Rick Patrick: Greene Publishing, Inc.

During the regular meeting of the Madison County District School Board on Tuesday, May 16, the Board held a public hearing on a new social studies textbook to be used in the coming school year. This textbook has been available for public inspection since January, 2017, both online at the District’s web site, and in the schools of the District. During the public hearing, several residents voiced concern that not enough attention was being paid to the history of the black race in the United States. One teacher, Mrs. Hubbard stated that two students had told her that no attention had been given to black history. “There’s a lot more to black history than just Martin Luther King and Frederick Douglas,” said Hubbard. Paula Ginn, District Coordinator of Federal Programs, Curriculum, and Instruction, informed those present that the proposed textbook did conform to Florida state standards in teaching black history as it relates to US history overall. This did not seem to satisfy some of those present. When asked if those present had examined the proposed textbook, they admitted they had not. The proposed textbook is available for review and examination on line at A check on the Madison County District website found the link to the textbook review was not working. The proposed textbook may still be seen at the various schools.

In other business, the Board passed the consent agenda, which consisted of minutes from previous meetings, permission to advertise ESE special programs and procedures, Title 1 Part D-Amendment 2, a joint-use agreement with Madison County 4-H, School Improvement Grant section 1003(g)-Amendment 9, GED requests, and non-general fund staff trips.

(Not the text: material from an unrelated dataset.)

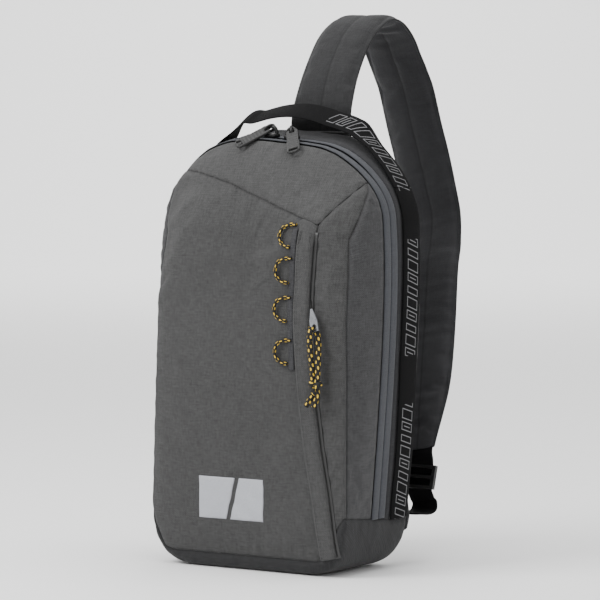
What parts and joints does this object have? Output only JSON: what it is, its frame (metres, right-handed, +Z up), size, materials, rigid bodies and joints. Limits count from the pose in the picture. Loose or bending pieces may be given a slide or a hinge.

The Board approved an out-of-county trip for the Madison County High School (MCHS) baseball team to travel to Ft. Myers to compete in the State Class 1A Baseball Championship.

The Board approved the sale of excess musical instruments to the Madison Creative Arts Academy from the Madison County Central School (MCCS). Money from the sale will be used for the Band Program. The Board was also informed the water heater at MCCS needed to be replaced. There is no hot water currently available at MCCS. The Board approved the bid of $28,000 from Dowdy to replace the water heater and tank. This money would come from PECO funds and not the general fund.

New job descriptions were passed.

A motion to advertise the code of student conduct was passed.

There was discussion about an $18,000 bill for bus repairs. Although several of the Board members agreed this bill was excessive, it was acknowledged that the bill must be paid. A motion to pay the bill was passed.

A four-day workweek for the summer was passed. Staffing table revisions were passed.

Superintendent of Schools Dr. Karen Pickles updated the Board on the final education budget and education bills passed by the legislature. Pickles told the Board that the District should be receiving more revenues, but that was due to increased student population. Overall, funding will be lower. “We will have to educate more kids with less money,” said Pickles. The Governor has not yet signed the new legislation, and it is expected he may veto the sweeping education legislation when it arrives at his desk. Both the Florida School Board Association and the Florida School Superintendent’s Association are urging Gov. Scott to veto the legislation. If the legislation is vetoed, a special session of the legislature may be called over the summer months in order to hold another vote.

The next scheduled meeting of the Madison County District School Board is set for Tuesday, June 6, at 6 p.m. in the School Board meeting room at 210 NE Duval Ave., in Madison.